■ Request
Look in the material below for the line with "const runs = waistRuns();" and the line with "imported = [obj", then set down exactly those two lines and all lines between, nothing more.

■ Data extract
● ● ● ● ●
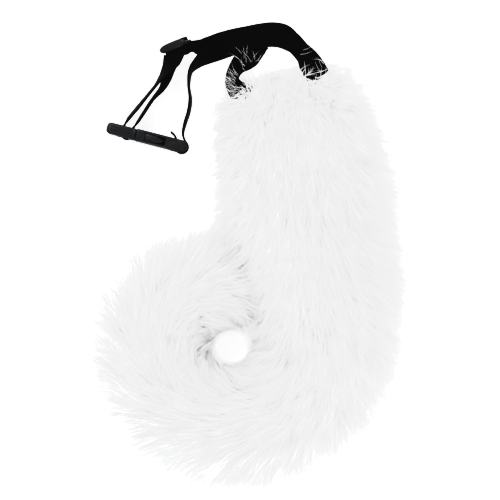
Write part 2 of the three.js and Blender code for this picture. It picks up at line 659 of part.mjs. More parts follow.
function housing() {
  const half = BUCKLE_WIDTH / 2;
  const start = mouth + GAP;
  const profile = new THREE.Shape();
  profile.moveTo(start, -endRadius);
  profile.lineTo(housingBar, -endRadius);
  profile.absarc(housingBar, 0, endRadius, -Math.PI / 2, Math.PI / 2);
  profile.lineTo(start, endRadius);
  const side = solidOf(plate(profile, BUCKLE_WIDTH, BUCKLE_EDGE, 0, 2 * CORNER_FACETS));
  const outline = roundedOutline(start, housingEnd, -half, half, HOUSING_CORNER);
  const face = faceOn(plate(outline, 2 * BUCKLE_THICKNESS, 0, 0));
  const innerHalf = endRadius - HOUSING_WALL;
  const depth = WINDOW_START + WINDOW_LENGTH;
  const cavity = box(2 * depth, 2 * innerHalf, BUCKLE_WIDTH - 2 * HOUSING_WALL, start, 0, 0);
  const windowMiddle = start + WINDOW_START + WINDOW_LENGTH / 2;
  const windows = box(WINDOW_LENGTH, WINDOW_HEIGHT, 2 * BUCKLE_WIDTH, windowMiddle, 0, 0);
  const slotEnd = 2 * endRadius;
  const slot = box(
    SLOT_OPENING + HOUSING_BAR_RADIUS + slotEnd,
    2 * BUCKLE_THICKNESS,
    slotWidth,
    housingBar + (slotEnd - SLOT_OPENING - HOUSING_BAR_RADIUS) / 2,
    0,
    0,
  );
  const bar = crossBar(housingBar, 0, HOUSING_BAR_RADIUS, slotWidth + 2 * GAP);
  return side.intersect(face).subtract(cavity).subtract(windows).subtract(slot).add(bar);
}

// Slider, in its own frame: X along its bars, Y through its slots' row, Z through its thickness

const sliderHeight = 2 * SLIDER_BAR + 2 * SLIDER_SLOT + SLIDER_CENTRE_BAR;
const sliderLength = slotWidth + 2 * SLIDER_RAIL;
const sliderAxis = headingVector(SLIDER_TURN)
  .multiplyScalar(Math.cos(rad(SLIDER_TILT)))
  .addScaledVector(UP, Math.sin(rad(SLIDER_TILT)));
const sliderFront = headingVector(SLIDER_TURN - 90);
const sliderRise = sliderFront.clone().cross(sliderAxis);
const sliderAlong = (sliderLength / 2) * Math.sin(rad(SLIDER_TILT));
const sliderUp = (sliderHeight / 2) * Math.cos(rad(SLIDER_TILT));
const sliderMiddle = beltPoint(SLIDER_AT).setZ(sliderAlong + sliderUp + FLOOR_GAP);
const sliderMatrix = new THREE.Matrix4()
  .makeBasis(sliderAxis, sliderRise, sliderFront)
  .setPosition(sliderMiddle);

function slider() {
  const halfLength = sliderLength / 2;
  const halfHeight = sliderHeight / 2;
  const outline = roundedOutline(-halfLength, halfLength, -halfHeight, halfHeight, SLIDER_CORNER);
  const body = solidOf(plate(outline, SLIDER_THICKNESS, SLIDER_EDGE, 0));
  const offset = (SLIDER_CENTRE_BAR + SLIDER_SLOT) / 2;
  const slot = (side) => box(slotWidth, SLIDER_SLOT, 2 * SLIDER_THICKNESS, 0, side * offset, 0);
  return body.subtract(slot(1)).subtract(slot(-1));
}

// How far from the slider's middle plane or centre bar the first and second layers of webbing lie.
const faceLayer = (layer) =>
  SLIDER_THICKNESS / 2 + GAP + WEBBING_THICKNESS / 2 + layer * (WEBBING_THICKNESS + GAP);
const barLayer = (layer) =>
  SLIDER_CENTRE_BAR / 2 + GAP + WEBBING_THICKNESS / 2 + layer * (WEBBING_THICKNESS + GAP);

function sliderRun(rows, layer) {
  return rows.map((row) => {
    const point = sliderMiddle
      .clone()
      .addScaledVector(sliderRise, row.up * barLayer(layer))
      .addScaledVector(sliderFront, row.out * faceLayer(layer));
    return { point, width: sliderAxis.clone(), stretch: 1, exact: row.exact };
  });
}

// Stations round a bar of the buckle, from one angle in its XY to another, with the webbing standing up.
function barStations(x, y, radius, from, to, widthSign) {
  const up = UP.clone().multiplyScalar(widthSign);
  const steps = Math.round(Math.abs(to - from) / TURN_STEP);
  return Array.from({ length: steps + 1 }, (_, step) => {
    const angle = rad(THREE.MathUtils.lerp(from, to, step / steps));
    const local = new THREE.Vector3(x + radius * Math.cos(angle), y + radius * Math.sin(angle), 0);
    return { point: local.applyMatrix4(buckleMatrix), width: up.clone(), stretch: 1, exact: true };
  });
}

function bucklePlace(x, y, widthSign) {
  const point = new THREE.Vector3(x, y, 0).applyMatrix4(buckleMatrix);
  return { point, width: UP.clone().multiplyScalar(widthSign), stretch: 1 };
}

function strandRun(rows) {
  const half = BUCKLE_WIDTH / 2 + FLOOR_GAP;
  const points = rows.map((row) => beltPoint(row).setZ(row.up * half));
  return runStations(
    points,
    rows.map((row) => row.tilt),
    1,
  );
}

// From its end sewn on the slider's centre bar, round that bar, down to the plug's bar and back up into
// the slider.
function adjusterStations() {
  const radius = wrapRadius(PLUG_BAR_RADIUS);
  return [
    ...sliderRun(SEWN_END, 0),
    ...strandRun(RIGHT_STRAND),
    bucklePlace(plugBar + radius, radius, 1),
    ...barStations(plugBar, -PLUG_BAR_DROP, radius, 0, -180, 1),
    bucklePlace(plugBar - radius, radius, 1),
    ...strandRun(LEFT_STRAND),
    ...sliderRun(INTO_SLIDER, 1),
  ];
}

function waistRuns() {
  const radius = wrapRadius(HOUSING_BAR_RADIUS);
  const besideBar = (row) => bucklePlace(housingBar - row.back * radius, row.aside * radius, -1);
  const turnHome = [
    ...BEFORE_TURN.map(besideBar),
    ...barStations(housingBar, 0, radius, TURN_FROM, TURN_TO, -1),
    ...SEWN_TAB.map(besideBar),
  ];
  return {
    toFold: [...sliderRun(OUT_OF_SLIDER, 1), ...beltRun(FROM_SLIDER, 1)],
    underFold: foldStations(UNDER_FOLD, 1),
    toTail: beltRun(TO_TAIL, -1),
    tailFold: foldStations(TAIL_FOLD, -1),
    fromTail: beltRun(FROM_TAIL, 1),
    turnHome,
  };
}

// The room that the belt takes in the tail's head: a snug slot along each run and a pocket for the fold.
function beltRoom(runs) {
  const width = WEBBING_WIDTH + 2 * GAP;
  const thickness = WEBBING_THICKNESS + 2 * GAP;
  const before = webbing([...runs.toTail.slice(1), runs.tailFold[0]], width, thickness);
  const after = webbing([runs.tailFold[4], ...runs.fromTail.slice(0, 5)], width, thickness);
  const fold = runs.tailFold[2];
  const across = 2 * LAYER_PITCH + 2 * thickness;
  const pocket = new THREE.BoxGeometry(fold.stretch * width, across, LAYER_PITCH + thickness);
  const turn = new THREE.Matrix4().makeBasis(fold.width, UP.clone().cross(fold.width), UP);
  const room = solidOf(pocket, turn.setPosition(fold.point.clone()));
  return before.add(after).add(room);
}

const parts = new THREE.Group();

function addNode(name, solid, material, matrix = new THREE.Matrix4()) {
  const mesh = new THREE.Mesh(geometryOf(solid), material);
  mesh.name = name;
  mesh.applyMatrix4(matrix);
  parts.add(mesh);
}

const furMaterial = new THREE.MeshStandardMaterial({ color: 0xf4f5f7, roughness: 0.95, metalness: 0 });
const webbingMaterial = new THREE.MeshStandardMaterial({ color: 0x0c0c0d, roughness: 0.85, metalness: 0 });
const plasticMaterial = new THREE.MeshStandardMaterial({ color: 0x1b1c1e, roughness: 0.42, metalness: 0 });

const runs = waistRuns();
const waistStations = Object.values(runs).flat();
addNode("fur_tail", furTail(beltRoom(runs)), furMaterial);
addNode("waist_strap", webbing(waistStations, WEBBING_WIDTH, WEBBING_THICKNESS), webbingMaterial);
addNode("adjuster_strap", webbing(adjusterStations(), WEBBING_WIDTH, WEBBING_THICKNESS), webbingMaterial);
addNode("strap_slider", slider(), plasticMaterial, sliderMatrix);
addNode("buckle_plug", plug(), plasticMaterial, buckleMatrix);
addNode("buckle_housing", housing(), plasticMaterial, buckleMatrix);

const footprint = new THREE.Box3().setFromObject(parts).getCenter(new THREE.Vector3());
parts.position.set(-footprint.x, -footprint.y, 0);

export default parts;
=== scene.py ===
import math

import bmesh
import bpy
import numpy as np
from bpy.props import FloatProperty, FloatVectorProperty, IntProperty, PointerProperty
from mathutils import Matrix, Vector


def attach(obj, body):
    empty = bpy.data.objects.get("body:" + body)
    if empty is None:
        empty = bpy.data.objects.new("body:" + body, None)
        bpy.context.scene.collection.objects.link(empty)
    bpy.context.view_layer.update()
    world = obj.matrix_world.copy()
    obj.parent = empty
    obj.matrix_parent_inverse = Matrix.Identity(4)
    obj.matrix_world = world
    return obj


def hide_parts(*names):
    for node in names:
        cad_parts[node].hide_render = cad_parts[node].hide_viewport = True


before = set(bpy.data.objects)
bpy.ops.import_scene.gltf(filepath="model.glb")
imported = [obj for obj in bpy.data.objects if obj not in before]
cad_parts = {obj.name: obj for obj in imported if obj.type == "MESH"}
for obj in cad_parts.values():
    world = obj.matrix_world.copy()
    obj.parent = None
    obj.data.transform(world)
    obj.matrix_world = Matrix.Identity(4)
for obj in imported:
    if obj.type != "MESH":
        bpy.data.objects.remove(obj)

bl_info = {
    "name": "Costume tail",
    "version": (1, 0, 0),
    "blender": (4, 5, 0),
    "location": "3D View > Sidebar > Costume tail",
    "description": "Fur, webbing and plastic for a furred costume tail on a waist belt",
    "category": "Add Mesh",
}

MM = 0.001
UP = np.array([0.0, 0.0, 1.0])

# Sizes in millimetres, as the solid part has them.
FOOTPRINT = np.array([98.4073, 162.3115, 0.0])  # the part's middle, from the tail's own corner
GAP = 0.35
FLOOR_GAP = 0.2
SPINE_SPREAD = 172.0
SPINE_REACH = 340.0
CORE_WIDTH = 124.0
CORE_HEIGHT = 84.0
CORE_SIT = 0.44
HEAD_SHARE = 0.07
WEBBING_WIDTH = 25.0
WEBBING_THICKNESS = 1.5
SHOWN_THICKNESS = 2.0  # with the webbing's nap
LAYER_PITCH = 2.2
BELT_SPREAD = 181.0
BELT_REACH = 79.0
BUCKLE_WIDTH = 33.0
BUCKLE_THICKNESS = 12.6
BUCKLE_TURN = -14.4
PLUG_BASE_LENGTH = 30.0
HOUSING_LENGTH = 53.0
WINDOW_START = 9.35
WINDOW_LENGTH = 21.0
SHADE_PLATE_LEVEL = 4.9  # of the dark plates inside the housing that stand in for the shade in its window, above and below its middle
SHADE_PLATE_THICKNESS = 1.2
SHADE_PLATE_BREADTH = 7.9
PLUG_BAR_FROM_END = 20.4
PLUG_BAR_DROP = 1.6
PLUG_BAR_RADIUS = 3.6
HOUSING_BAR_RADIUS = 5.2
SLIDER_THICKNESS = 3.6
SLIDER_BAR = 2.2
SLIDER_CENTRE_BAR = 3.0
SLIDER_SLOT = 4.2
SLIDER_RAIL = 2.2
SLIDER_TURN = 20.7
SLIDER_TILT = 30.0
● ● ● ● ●
■ The answer
const runs = waistRuns();
const waistStations = Object.values(runs).flat();
addNode("fur_tail", furTail(beltRoom(runs)), furMaterial);
addNode("waist_strap", webbing(waistStations, WEBBING_WIDTH, WEBBING_THICKNESS), webbingMaterial);
addNode("adjuster_strap", webbing(adjusterStations(), WEBBING_WIDTH, WEBBING_THICKNESS), webbingMaterial);
addNode("strap_slider", slider(), plasticMaterial, sliderMatrix);
addNode("buckle_plug", plug(), plasticMaterial, buckleMatrix);
addNode("buckle_housing", housing(), plasticMaterial, buckleMatrix);

const footprint = new THREE.Box3().setFromObject(parts).getCenter(new THREE.Vector3());
parts.position.set(-footprint.x, -footprint.y, 0);

export default parts;
=== scene.py ===
import math

import bmesh
import bpy
import numpy as np
from bpy.props import FloatProperty, FloatVectorProperty, IntProperty, PointerProperty
from mathutils import Matrix, Vector


def attach(obj, body):
    empty = bpy.data.objects.get("body:" + body)
    if empty is None:
        empty = bpy.data.objects.new("body:" + body, None)
        bpy.context.scene.collection.objects.link(empty)
    bpy.context.view_layer.update()
    world = obj.matrix_world.copy()
    obj.parent = empty
    obj.matrix_parent_inverse = Matrix.Identity(4)
    obj.matrix_world = world
    return obj


def hide_parts(*names):
    for node in names:
        cad_parts[node].hide_render = cad_parts[node].hide_viewport = True


before = set(bpy.data.objects)
bpy.ops.import_scene.gltf(filepath="model.glb")
imported = [obj for obj in bpy.data.objects if obj not in before]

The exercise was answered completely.